# WHAT NEEDS TO BE DONE
Print the listing below exactly.

# RECORDED INFORMATION

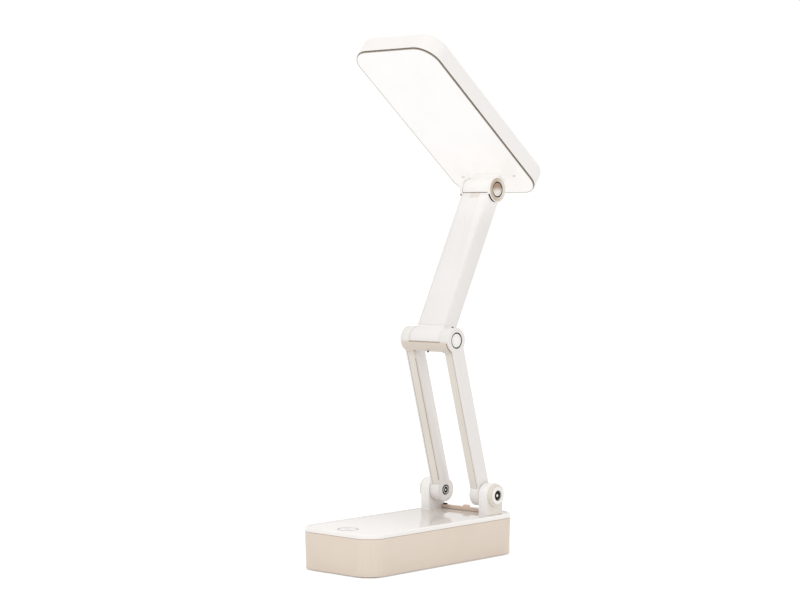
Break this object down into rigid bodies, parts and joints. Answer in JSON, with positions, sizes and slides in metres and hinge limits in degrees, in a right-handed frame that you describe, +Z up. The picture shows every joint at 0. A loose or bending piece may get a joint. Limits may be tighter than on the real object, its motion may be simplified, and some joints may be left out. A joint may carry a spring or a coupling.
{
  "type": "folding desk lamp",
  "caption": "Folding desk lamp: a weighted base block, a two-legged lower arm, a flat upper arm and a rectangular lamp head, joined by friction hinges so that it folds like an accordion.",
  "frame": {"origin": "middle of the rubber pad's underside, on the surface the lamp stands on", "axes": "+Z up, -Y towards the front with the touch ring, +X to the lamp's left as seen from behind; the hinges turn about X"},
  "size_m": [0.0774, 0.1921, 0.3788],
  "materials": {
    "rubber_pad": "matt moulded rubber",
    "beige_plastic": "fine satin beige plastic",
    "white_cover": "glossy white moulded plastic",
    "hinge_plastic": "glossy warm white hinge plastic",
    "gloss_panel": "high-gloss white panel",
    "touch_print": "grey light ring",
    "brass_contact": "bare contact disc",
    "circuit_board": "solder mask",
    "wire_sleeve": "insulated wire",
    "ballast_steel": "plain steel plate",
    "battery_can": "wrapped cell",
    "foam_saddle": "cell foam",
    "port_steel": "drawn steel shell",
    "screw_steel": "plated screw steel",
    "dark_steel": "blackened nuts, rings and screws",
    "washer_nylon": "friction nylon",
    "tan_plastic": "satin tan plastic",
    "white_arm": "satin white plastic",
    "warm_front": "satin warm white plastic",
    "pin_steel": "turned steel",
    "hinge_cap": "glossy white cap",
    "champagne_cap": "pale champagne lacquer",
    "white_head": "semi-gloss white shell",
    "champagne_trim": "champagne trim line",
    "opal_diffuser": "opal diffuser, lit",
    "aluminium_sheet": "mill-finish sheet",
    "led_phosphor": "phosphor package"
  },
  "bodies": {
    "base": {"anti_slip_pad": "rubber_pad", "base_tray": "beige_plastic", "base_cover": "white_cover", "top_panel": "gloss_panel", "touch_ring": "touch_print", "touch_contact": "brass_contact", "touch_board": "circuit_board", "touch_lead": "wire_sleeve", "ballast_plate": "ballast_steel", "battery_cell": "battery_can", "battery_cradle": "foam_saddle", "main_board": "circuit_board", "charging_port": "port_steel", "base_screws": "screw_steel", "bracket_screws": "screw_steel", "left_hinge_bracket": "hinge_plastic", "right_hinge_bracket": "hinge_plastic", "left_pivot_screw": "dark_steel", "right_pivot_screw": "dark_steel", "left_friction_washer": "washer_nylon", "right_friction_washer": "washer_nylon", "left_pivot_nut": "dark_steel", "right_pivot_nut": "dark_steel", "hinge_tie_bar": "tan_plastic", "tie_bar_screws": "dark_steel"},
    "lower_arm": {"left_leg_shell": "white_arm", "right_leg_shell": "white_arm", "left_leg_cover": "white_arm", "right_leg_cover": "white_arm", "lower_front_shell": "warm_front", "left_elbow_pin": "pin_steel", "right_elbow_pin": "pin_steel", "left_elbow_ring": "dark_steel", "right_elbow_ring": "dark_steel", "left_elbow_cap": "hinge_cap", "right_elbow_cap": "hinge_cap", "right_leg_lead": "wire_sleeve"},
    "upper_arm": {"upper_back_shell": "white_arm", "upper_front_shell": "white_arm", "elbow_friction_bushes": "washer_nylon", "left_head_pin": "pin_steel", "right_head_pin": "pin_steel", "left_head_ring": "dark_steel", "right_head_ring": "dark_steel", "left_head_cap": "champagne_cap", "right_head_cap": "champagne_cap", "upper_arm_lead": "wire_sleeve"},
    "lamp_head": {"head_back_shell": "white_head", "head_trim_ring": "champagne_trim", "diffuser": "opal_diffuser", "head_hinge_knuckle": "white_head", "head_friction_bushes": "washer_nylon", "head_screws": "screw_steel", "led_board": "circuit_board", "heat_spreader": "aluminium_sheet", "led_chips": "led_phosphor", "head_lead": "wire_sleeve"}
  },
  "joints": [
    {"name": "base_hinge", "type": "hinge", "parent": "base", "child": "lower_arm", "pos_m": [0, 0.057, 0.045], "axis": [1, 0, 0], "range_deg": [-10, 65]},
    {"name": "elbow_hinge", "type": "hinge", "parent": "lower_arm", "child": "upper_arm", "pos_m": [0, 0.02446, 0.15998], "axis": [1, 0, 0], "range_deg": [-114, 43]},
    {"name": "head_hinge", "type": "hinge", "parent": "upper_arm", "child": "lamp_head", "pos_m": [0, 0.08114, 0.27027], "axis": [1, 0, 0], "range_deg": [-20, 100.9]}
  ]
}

# TASK SOLUTION
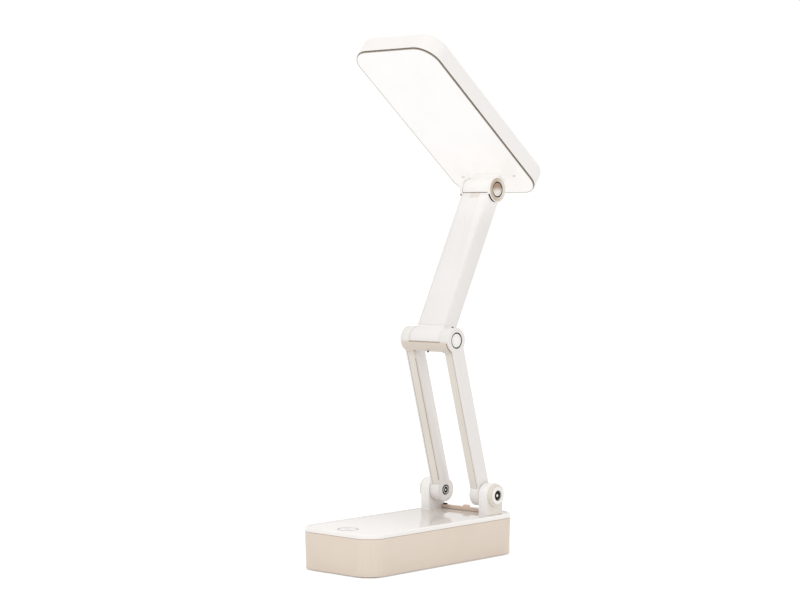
Break this object down into rigid bodies, parts and joints. Answer in JSON, with positions, sizes and slides in metres and hinge limits in degrees, in a right-handed frame that you describe, +Z up. The picture shows every joint at 0. A loose or bending piece may get a joint. Limits may be tighter than on the real object, its motion may be simplified, and some joints may be left out. A joint may carry a spring or a coupling.
{
  "type": "folding desk lamp",
  "caption": "Folding desk lamp: a weighted base block, a two-legged lower arm, a flat upper arm and a rectangular lamp head, joined by friction hinges so that it folds like an accordion.",
  "frame": {"origin": "middle of the rubber pad's underside, on the surface the lamp stands on", "axes": "+Z up, -Y towards the front with the touch ring, +X to the lamp's left as seen from behind; the hinges turn about X"},
  "size_m": [0.0774, 0.1921, 0.3788],
  "materials": {
    "rubber_pad": "matt moulded rubber",
    "beige_plastic": "fine satin beige plastic",
    "white_cover": "glossy white moulded plastic",
    "hinge_plastic": "glossy warm white hinge plastic",
    "gloss_panel": "high-gloss white panel",
    "touch_print": "grey light ring",
    "brass_contact": "bare contact disc",
    "circuit_board": "solder mask",
    "wire_sleeve": "insulated wire",
    "ballast_steel": "plain steel plate",
    "battery_can": "wrapped cell",
    "foam_saddle": "cell foam",
    "port_steel": "drawn steel shell",
    "screw_steel": "plated screw steel",
    "dark_steel": "blackened nuts, rings and screws",
    "washer_nylon": "friction nylon",
    "tan_plastic": "satin tan plastic",
    "white_arm": "satin white plastic",
    "warm_front": "satin warm white plastic",
    "pin_steel": "turned steel",
    "hinge_cap": "glossy white cap",
    "champagne_cap": "pale champagne lacquer",
    "white_head": "semi-gloss white shell",
    "champagne_trim": "champagne trim line",
    "opal_diffuser": "opal diffuser, lit",
    "aluminium_sheet": "mill-finish sheet",
    "led_phosphor": "phosphor package"
  },
  "bodies": {
    "base": {"anti_slip_pad": "rubber_pad", "base_tray": "beige_plastic", "base_cover": "white_cover", "top_panel": "gloss_panel", "touch_ring": "touch_print", "touch_contact": "brass_contact", "touch_board": "circuit_board", "touch_lead": "wire_sleeve", "ballast_plate": "ballast_steel", "battery_cell": "battery_can", "battery_cradle": "foam_saddle", "main_board": "circuit_board", "charging_port": "port_steel", "base_screws": "screw_steel", "bracket_screws": "screw_steel", "left_hinge_bracket": "hinge_plastic", "right_hinge_bracket": "hinge_plastic", "left_pivot_screw": "dark_steel", "right_pivot_screw": "dark_steel", "left_friction_washer": "washer_nylon", "right_friction_washer": "washer_nylon", "left_pivot_nut": "dark_steel", "right_pivot_nut": "dark_steel", "hinge_tie_bar": "tan_plastic", "tie_bar_screws": "dark_steel"},
    "lower_arm": {"left_leg_shell": "white_arm", "right_leg_shell": "white_arm", "left_leg_cover": "white_arm", "right_leg_cover": "white_arm", "lower_front_shell": "warm_front", "left_elbow_pin": "pin_steel", "right_elbow_pin": "pin_steel", "left_elbow_ring": "dark_steel", "right_elbow_ring": "dark_steel", "left_elbow_cap": "hinge_cap", "right_elbow_cap": "hinge_cap", "right_leg_lead": "wire_sleeve"},
    "upper_arm": {"upper_back_shell": "white_arm", "upper_front_shell": "white_arm", "elbow_friction_bushes": "washer_nylon", "left_head_pin": "pin_steel", "right_head_pin": "pin_steel", "left_head_ring": "dark_steel", "right_head_ring": "dark_steel", "left_head_cap": "champagne_cap", "right_head_cap": "champagne_cap", "upper_arm_lead": "wire_sleeve"},
    "lamp_head": {"head_back_shell": "white_head", "head_trim_ring": "champagne_trim", "diffuser": "opal_diffuser", "head_hinge_knuckle": "white_head", "head_friction_bushes": "washer_nylon", "head_screws": "screw_steel", "led_board": "circuit_board", "heat_spreader": "aluminium_sheet", "led_chips": "led_phosphor", "head_lead": "wire_sleeve"}
  },
  "joints": [
    {"name": "base_hinge", "type": "hinge", "parent": "base", "child": "lower_arm", "pos_m": [0, 0.057, 0.045], "axis": [1, 0, 0], "range_deg": [-10, 65]},
    {"name": "elbow_hinge", "type": "hinge", "parent": "lower_arm", "child": "upper_arm", "pos_m": [0, 0.02446, 0.15998], "axis": [1, 0, 0], "range_deg": [-114, 43]},
    {"name": "head_hinge", "type": "hinge", "parent": "upper_arm", "child": "lamp_head", "pos_m": [0, 0.08114, 0.27027], "axis": [1, 0, 0], "range_deg": [-20, 100.9]}
  ]
}